### Written instruction
Where a line holds "this", copy it.
-------- Supplied entries --------
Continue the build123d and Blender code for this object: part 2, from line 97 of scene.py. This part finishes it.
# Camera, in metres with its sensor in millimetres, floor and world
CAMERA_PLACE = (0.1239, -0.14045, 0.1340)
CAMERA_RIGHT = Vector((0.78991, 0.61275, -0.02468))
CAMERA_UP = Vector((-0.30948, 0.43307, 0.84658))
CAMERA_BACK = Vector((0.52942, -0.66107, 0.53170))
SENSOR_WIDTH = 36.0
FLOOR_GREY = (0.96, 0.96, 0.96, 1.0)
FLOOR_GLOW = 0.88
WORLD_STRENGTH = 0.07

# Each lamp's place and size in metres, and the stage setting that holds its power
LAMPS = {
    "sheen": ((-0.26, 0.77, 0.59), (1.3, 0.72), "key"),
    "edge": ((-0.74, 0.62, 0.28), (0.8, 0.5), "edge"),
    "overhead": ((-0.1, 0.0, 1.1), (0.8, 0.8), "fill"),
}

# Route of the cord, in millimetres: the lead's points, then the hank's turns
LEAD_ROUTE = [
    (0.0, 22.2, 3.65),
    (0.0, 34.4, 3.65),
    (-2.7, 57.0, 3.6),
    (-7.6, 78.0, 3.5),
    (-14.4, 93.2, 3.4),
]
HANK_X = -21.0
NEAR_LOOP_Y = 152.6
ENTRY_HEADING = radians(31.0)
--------
-------- Supplied entries --------
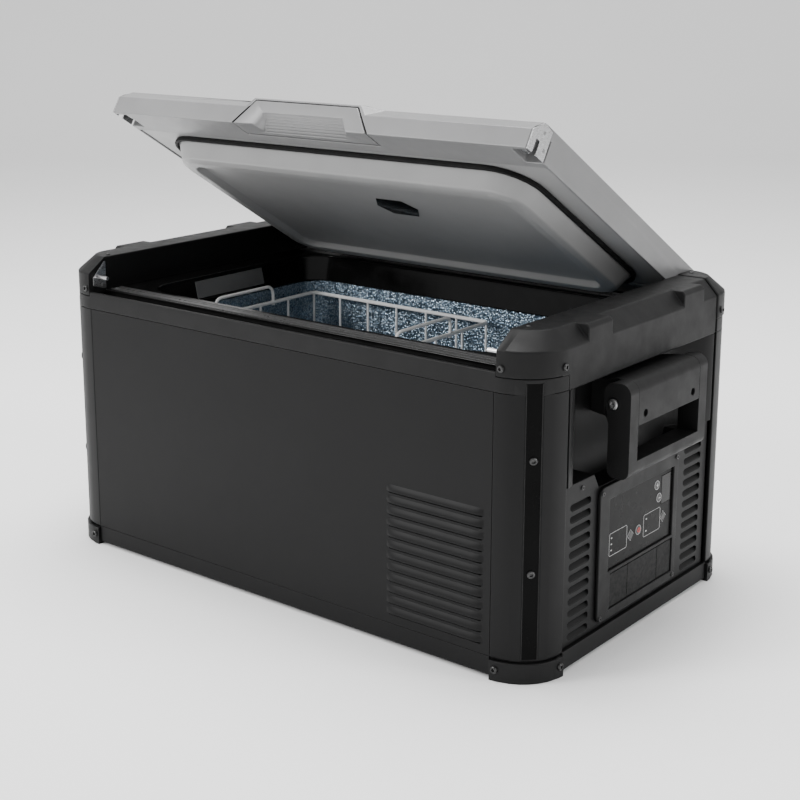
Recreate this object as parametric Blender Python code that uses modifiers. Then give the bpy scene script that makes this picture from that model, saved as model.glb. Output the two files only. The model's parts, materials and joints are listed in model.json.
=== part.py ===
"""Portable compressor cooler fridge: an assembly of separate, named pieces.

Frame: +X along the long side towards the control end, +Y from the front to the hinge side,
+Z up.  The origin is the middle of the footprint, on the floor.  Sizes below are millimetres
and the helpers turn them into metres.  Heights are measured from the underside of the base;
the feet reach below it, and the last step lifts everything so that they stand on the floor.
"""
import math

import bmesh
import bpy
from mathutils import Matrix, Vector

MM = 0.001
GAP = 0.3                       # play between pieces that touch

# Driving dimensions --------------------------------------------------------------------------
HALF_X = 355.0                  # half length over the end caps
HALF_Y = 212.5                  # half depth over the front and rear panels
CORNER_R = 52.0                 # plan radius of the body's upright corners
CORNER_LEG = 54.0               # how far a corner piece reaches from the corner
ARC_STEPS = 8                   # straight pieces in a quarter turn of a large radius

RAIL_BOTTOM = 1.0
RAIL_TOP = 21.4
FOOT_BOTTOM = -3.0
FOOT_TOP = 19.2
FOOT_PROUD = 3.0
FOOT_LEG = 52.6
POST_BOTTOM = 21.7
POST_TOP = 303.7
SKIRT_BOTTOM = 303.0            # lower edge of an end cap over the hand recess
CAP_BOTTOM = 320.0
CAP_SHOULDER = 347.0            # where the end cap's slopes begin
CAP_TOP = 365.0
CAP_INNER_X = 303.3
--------
### Exercise result
Continue the build123d and Blender code for this object: part 2, from line 97 of scene.py. This part finishes it.
Recreate this object as parametric Blender Python code that uses modifiers. Then give the bpy scene script that makes this picture from that model, saved as model.glb. Output the two files only. The model's parts, materials and joints are listed in model.json.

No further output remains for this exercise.